*Prompt*
Collect all lines from the listing that include the string "with".

*Source excerpt*

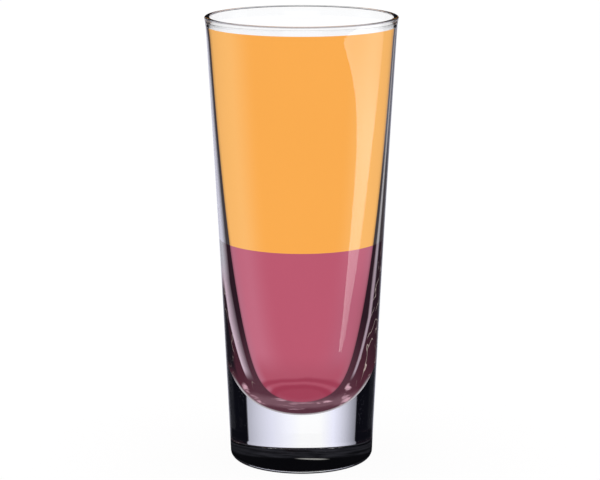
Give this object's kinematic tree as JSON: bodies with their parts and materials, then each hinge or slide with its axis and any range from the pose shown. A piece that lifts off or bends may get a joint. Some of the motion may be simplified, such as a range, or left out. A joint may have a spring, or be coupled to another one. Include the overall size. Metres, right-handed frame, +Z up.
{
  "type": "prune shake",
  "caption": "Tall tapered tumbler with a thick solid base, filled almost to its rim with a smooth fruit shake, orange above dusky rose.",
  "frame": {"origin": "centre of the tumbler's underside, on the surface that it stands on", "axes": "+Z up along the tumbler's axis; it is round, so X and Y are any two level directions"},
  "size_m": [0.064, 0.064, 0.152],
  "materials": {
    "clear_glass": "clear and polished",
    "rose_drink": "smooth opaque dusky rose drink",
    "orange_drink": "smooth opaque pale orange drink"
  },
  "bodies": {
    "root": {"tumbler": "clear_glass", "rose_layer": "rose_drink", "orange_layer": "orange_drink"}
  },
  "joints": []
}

*Complete answer*
Give this object's kinematic tree as JSON: bodies with their parts and materials, then each hinge or slide with its axis and any range from the pose shown. A piece that lifts off or bends may get a joint. Some of the motion may be simplified, such as a range, or left out. A joint may have a spring, or be coupled to another one. Include the overall size. Metres, right-handed frame, +Z up.
  "caption": "Tall tapered tumbler with a thick solid base, filled almost to its rim with a smooth fruit shake, orange above dusky rose.",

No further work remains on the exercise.